MATERIAL PROVIDED -
────────────────────────────────────────

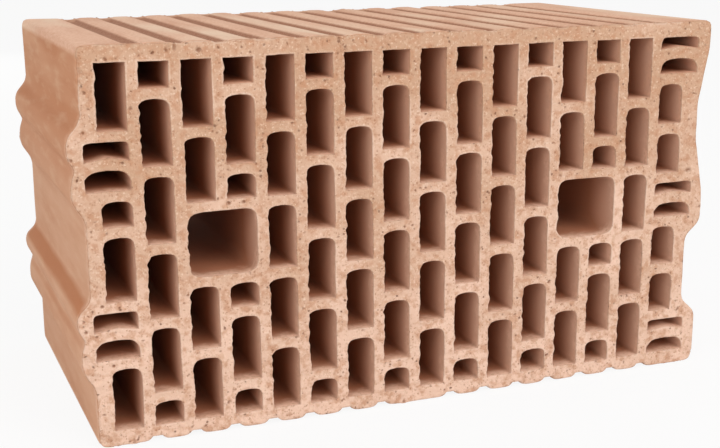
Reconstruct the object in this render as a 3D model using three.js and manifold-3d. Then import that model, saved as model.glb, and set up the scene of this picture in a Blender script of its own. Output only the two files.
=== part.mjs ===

────────────────────────────────────────

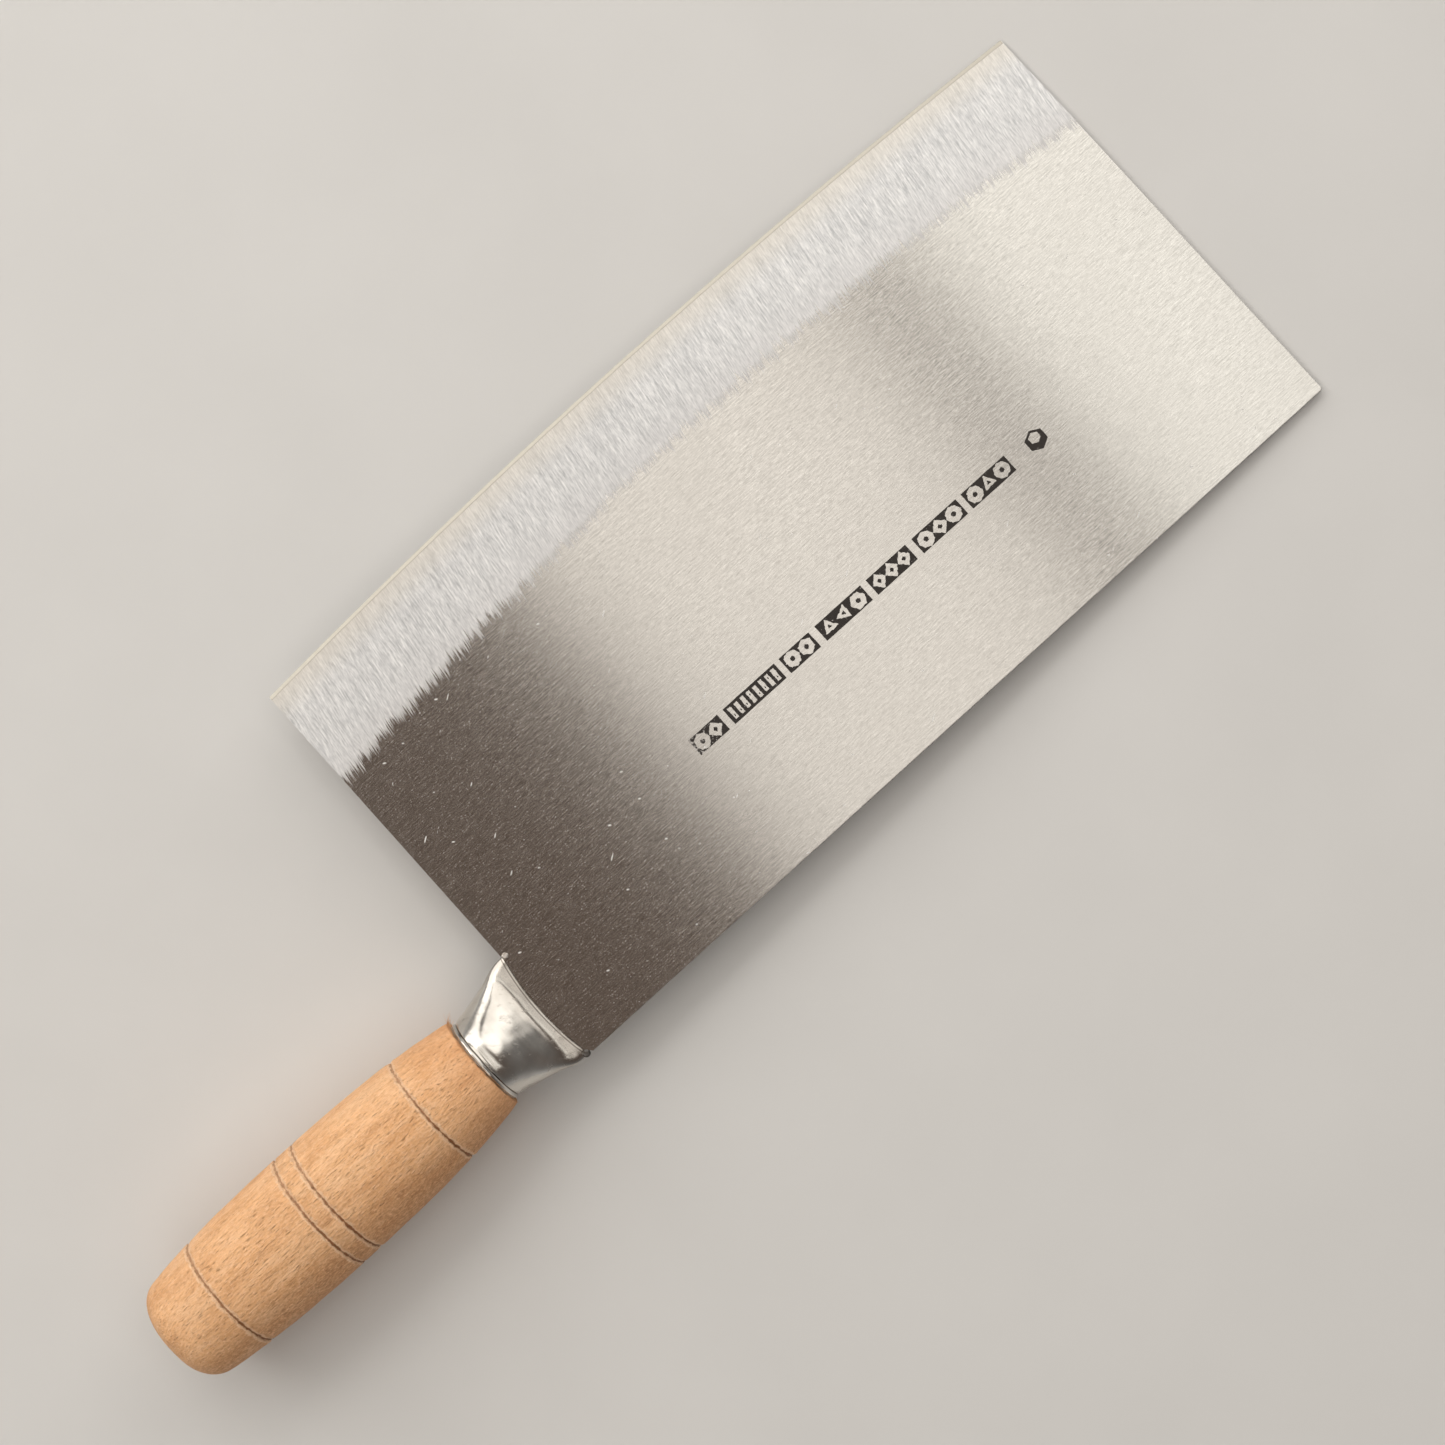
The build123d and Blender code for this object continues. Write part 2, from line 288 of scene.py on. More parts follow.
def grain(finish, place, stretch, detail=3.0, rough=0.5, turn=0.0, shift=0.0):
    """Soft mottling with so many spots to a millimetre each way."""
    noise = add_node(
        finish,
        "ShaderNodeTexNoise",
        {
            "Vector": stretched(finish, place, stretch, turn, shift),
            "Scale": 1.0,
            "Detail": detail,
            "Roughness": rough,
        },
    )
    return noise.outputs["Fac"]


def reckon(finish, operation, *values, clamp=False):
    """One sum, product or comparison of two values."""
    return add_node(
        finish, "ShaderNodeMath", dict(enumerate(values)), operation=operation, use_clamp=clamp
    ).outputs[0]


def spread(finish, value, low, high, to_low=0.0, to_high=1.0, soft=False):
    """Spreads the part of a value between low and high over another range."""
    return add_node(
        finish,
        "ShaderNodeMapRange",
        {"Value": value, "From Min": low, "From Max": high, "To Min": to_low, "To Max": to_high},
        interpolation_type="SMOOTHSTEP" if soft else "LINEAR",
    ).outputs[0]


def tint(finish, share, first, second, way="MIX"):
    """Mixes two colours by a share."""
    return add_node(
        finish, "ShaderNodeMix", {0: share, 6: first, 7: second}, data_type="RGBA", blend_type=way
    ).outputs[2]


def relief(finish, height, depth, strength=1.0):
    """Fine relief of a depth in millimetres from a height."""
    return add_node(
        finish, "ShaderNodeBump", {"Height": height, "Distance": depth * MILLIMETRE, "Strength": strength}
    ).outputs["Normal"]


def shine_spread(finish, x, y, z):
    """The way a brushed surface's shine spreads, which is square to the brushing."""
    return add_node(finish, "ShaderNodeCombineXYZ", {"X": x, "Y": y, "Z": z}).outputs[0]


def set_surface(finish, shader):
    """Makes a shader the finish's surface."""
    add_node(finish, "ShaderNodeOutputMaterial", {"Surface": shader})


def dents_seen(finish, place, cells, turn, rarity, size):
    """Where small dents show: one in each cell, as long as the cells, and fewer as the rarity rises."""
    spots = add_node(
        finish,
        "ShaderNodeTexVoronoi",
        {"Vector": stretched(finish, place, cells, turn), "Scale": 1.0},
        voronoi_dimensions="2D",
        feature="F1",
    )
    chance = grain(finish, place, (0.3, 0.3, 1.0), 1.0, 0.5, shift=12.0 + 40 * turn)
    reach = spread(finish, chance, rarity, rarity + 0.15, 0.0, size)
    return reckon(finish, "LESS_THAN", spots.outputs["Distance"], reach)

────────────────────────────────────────

PROBLEM TO WORK ON - Check each line above for the string "this" and report how many lines have it, giving only the number.

EXERCISE SOLUTION - 2